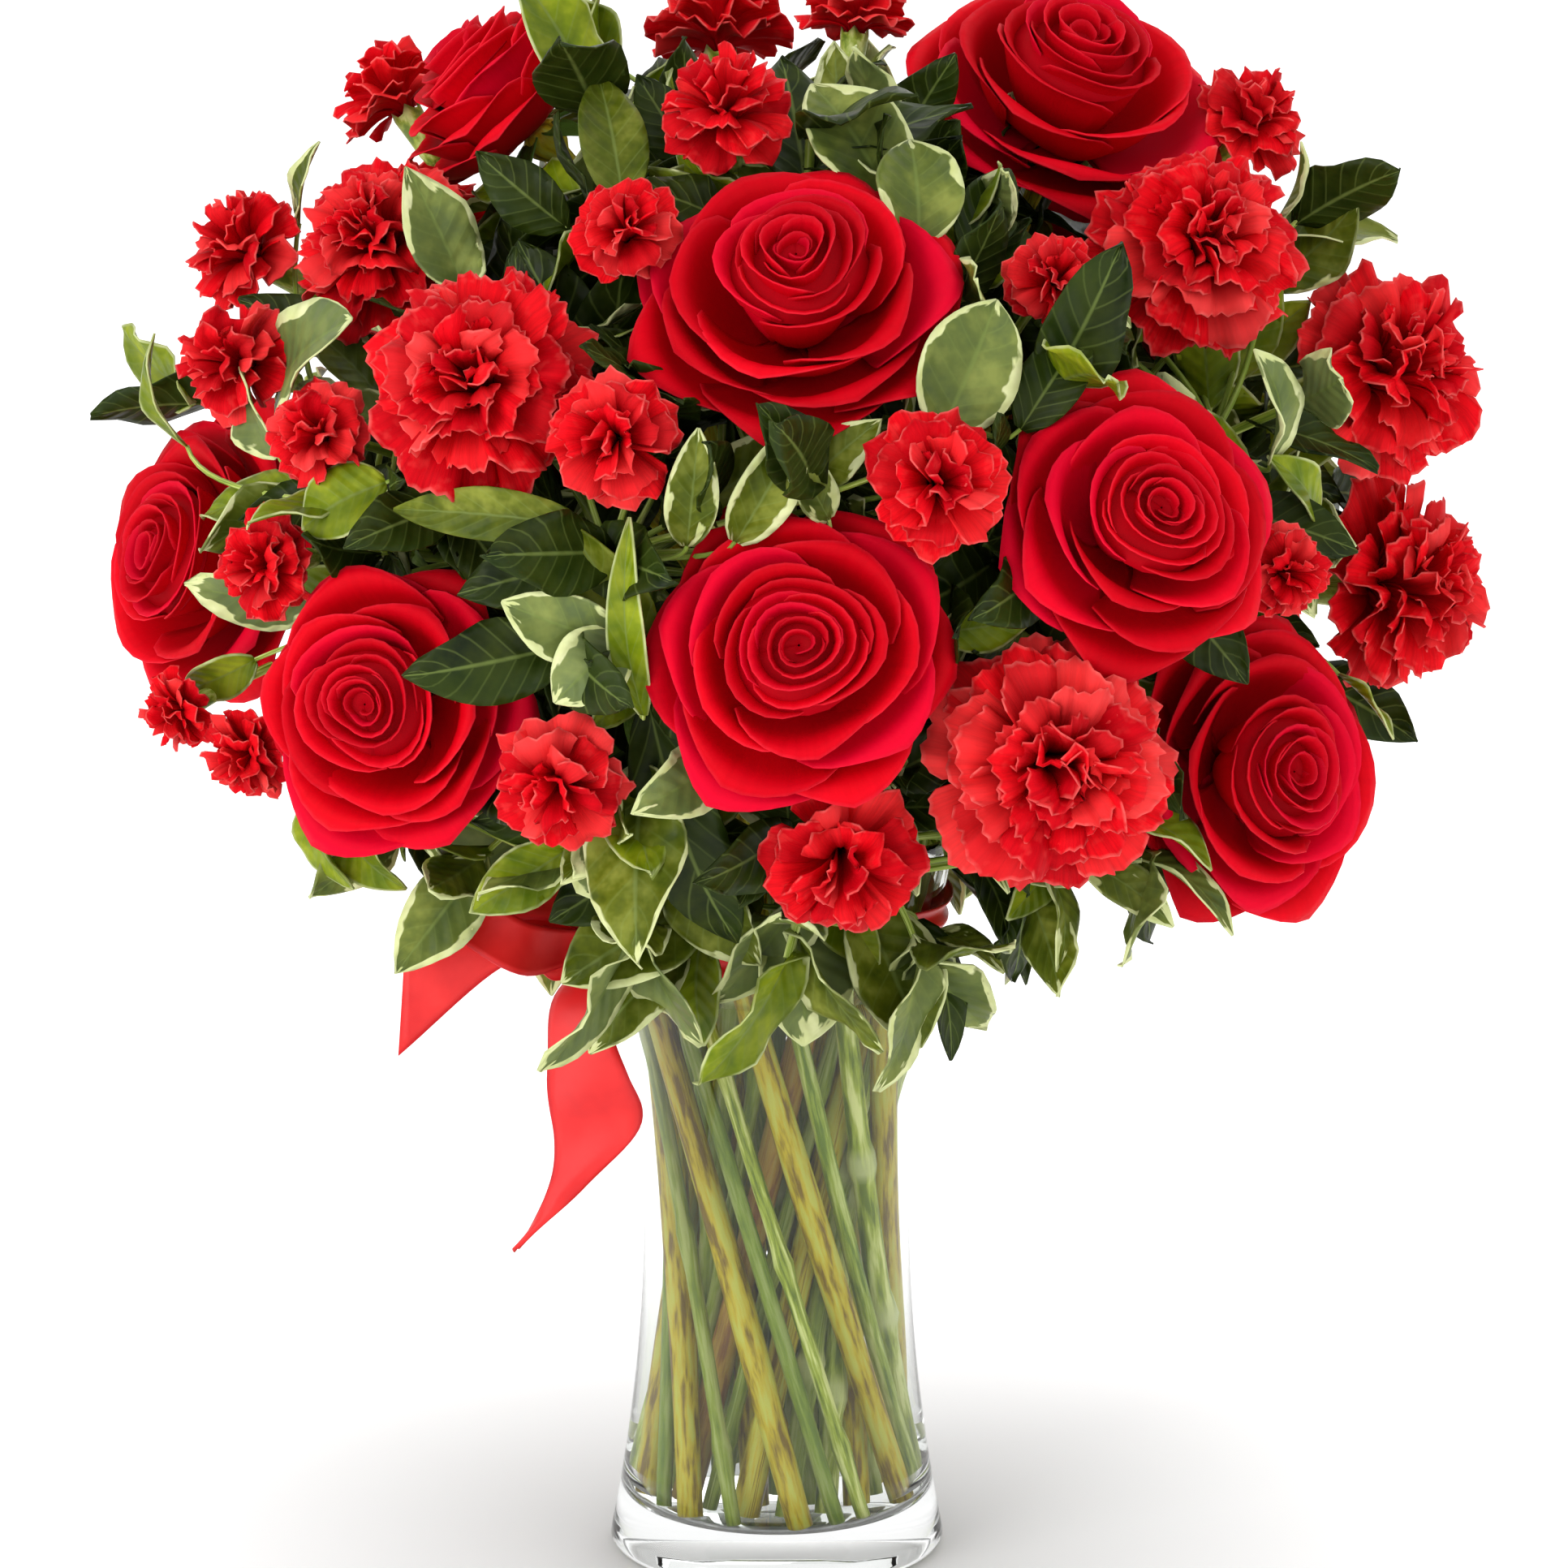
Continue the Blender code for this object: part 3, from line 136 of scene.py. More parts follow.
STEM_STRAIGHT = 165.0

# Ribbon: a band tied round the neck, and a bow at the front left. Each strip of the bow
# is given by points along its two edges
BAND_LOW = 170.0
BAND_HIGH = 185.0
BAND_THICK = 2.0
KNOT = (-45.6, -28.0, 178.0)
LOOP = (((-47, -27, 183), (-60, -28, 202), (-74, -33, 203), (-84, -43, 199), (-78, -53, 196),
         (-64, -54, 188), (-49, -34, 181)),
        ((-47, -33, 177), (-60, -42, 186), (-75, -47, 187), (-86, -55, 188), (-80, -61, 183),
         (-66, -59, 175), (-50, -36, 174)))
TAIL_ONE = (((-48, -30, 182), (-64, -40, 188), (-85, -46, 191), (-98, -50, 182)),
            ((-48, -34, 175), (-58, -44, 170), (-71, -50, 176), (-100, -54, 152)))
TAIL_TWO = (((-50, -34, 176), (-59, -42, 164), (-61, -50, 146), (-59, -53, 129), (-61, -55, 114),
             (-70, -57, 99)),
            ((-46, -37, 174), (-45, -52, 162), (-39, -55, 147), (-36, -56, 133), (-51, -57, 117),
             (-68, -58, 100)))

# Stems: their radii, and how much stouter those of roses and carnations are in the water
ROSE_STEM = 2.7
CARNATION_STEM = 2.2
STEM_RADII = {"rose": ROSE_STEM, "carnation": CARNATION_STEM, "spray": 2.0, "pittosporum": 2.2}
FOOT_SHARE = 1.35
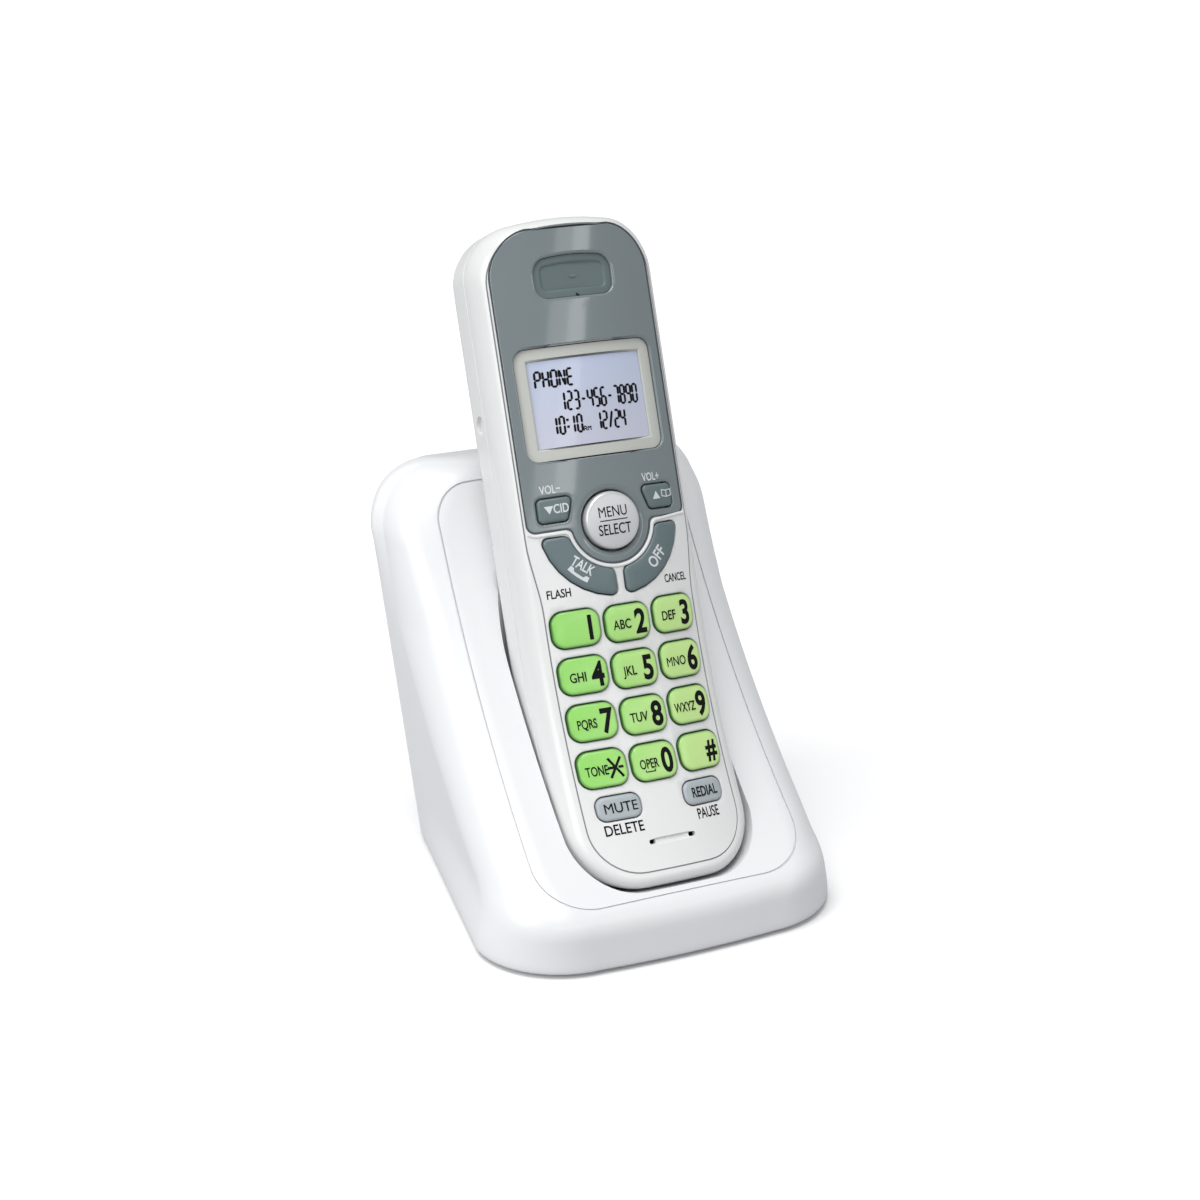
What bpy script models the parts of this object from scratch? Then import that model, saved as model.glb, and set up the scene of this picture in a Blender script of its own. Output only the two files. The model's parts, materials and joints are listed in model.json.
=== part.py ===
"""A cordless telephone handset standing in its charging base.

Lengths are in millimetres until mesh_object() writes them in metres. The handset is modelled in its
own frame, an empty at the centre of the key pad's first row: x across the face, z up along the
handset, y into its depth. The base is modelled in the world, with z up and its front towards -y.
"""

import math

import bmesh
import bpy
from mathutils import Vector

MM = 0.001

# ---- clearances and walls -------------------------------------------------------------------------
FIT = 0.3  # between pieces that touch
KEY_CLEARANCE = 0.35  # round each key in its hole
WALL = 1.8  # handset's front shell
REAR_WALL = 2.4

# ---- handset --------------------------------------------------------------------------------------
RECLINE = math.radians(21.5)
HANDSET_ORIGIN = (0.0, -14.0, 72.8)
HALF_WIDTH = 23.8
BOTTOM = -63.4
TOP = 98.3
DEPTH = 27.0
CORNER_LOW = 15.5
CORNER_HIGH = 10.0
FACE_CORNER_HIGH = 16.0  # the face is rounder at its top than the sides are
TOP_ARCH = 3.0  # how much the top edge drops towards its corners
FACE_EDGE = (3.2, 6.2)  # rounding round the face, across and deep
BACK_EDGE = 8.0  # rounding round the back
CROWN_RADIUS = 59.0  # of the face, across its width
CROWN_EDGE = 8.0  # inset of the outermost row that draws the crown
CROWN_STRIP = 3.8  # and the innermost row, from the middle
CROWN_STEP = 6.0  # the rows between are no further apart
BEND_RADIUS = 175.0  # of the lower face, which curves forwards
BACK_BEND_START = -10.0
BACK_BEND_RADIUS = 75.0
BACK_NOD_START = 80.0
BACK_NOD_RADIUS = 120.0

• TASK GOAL
Copy out the material word for word and line for line.

• RESPONSE
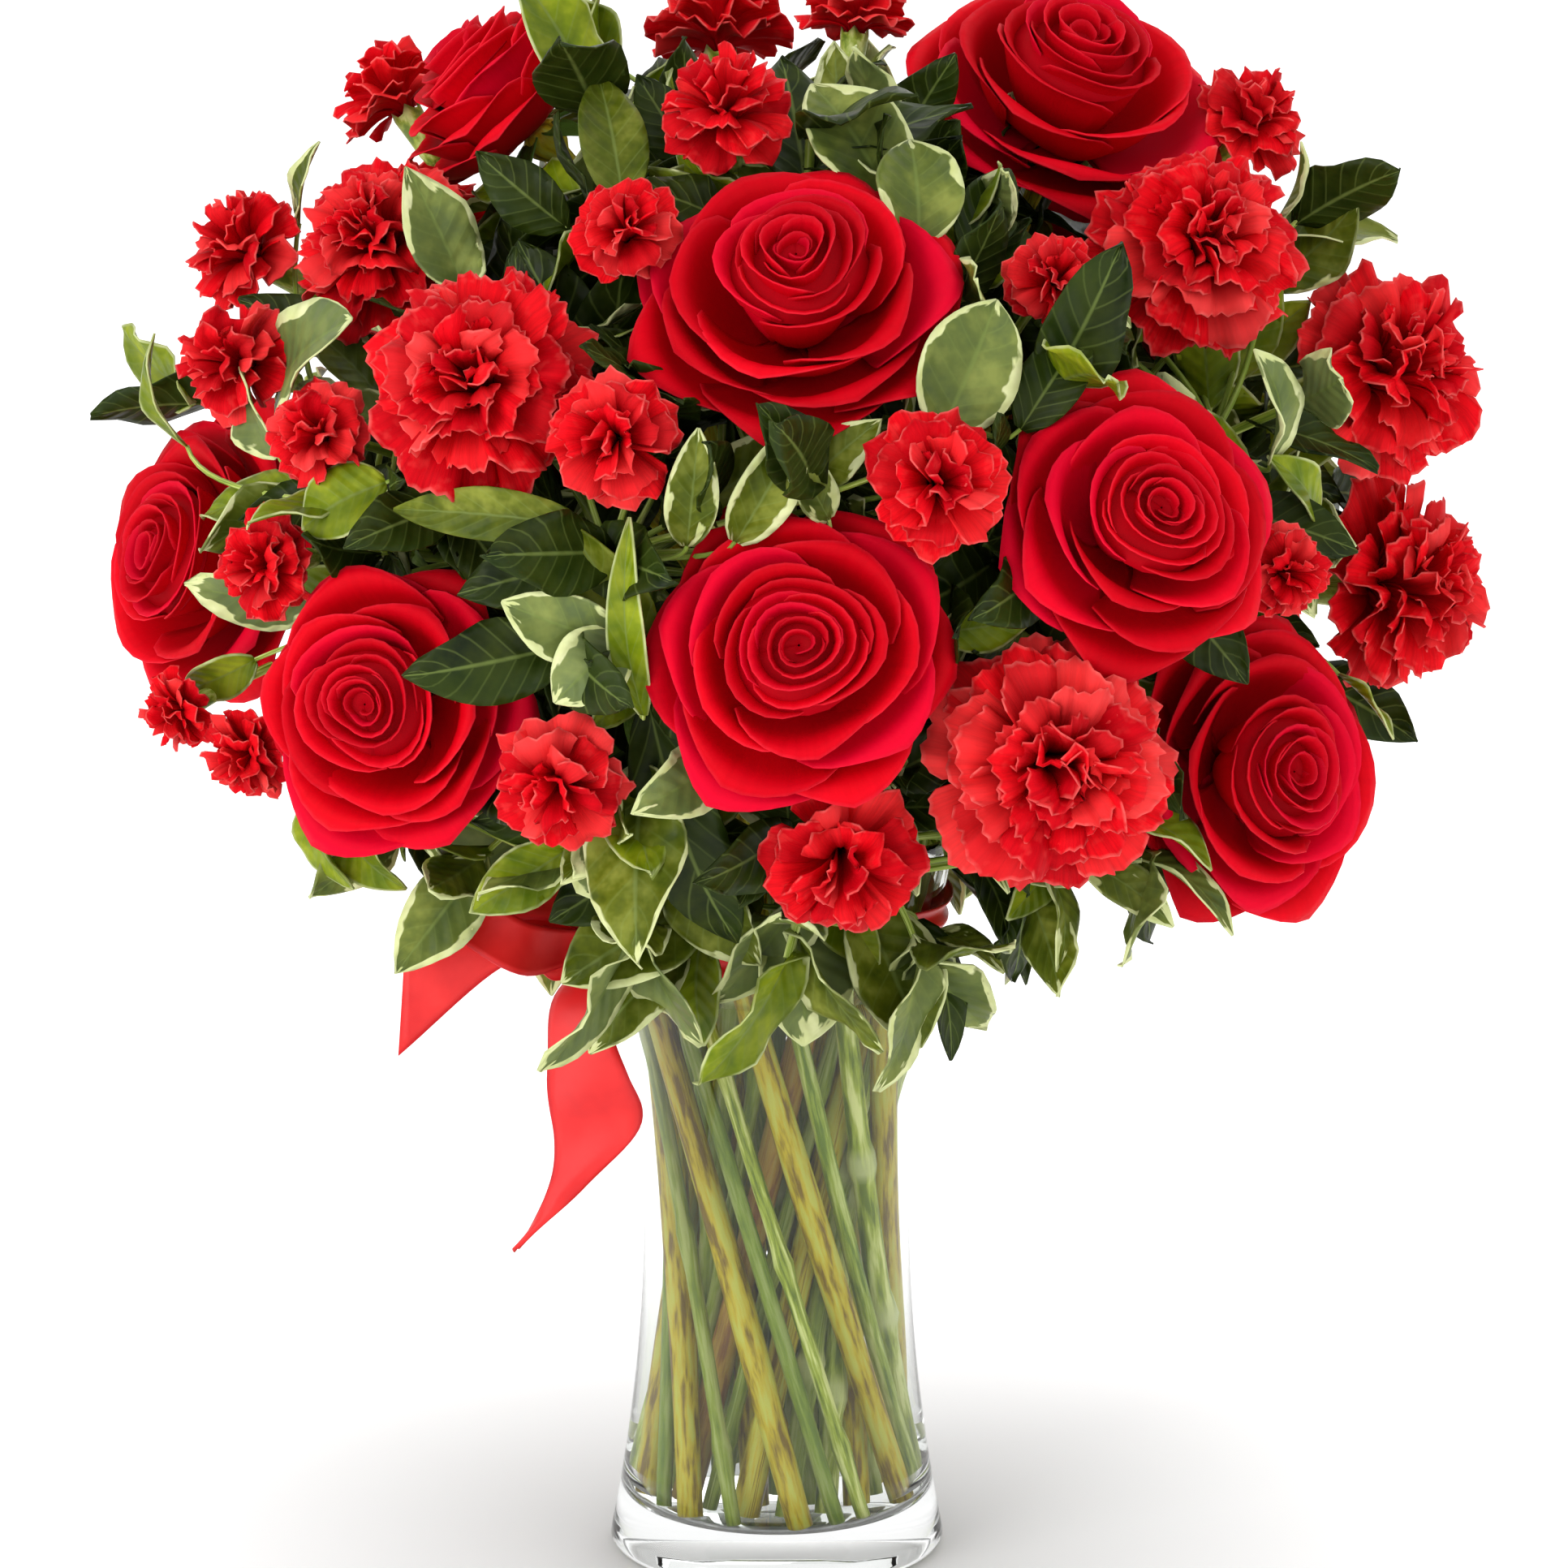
Continue the Blender code for this object: part 3, from line 136 of scene.py. More parts follow.
STEM_STRAIGHT = 165.0

# Ribbon: a band tied round the neck, and a bow at the front left. Each strip of the bow
# is given by points along its two edges
BAND_LOW = 170.0
BAND_HIGH = 185.0
BAND_THICK = 2.0
KNOT = (-45.6, -28.0, 178.0)
LOOP = (((-47, -27, 183), (-60, -28, 202), (-74, -33, 203), (-84, -43, 199), (-78, -53, 196),
         (-64, -54, 188), (-49, -34, 181)),
        ((-47, -33, 177), (-60, -42, 186), (-75, -47, 187), (-86, -55, 188), (-80, -61, 183),
         (-66, -59, 175), (-50, -36, 174)))
TAIL_ONE = (((-48, -30, 182), (-64, -40, 188), (-85, -46, 191), (-98, -50, 182)),
            ((-48, -34, 175), (-58, -44, 170), (-71, -50, 176), (-100, -54, 152)))
TAIL_TWO = (((-50, -34, 176), (-59, -42, 164), (-61, -50, 146), (-59, -53, 129), (-61, -55, 114),
             (-70, -57, 99)),
            ((-46, -37, 174), (-45, -52, 162), (-39, -55, 147), (-36, -56, 133), (-51, -57, 117),
             (-68, -58, 100)))

# Stems: their radii, and how much stouter those of roses and carnations are in the water
ROSE_STEM = 2.7
CARNATION_STEM = 2.2
STEM_RADII = {"rose": ROSE_STEM, "carnation": CARNATION_STEM, "spray": 2.0, "pittosporum": 2.2}
FOOT_SHARE = 1.35
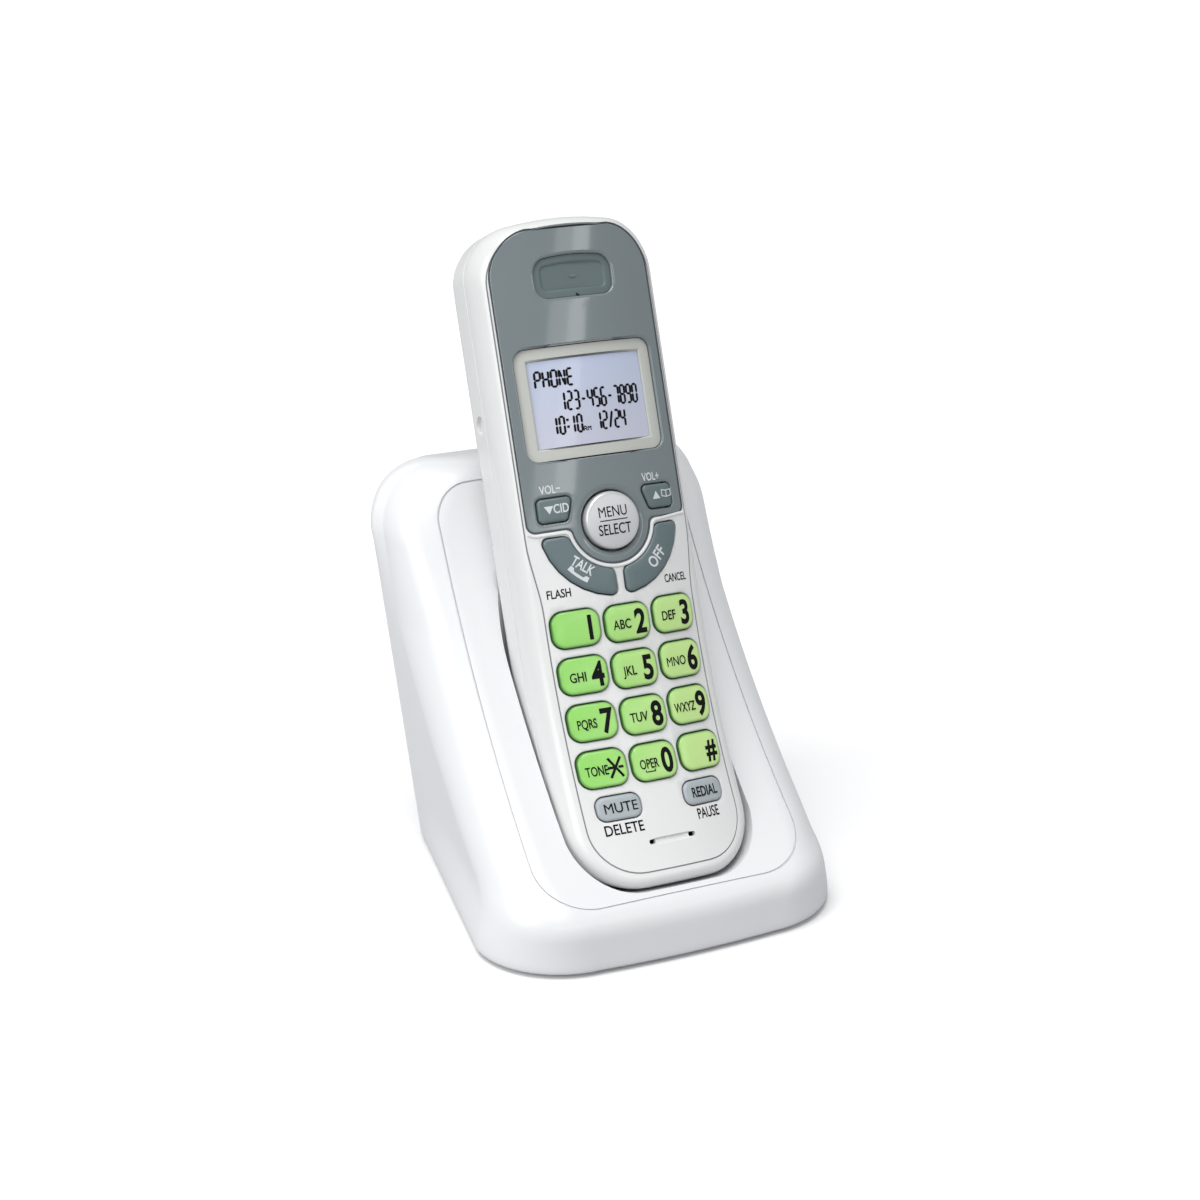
What bpy script models the parts of this object from scratch? Then import that model, saved as model.glb, and set up the scene of this picture in a Blender script of its own. Output only the two files. The model's parts, materials and joints are listed in model.json.
=== part.py ===
"""A cordless telephone handset standing in its charging base.

Lengths are in millimetres until mesh_object() writes them in metres. The handset is modelled in its
own frame, an empty at the centre of the key pad's first row: x across the face, z up along the
handset, y into its depth. The base is modelled in the world, with z up and its front towards -y.
"""

import math

import bmesh
import bpy
from mathutils import Vector

MM = 0.001

# ---- clearances and walls -------------------------------------------------------------------------
FIT = 0.3  # between pieces that touch
KEY_CLEARANCE = 0.35  # round each key in its hole
WALL = 1.8  # handset's front shell
REAR_WALL = 2.4

# ---- handset --------------------------------------------------------------------------------------
RECLINE = math.radians(21.5)
HANDSET_ORIGIN = (0.0, -14.0, 72.8)
HALF_WIDTH = 23.8
BOTTOM = -63.4
TOP = 98.3
DEPTH = 27.0
CORNER_LOW = 15.5
CORNER_HIGH = 10.0
FACE_CORNER_HIGH = 16.0  # the face is rounder at its top than the sides are
TOP_ARCH = 3.0  # how much the top edge drops towards its corners
FACE_EDGE = (3.2, 6.2)  # rounding round the face, across and deep
BACK_EDGE = 8.0  # rounding round the back
CROWN_RADIUS = 59.0  # of the face, across its width
CROWN_EDGE = 8.0  # inset of the outermost row that draws the crown
CROWN_STRIP = 3.8  # and the innermost row, from the middle
CROWN_STEP = 6.0  # the rows between are no further apart
BEND_RADIUS = 175.0  # of the lower face, which curves forwards
BACK_BEND_START = -10.0
BACK_BEND_RADIUS = 75.0
BACK_NOD_START = 80.0
BACK_NOD_RADIUS = 120.0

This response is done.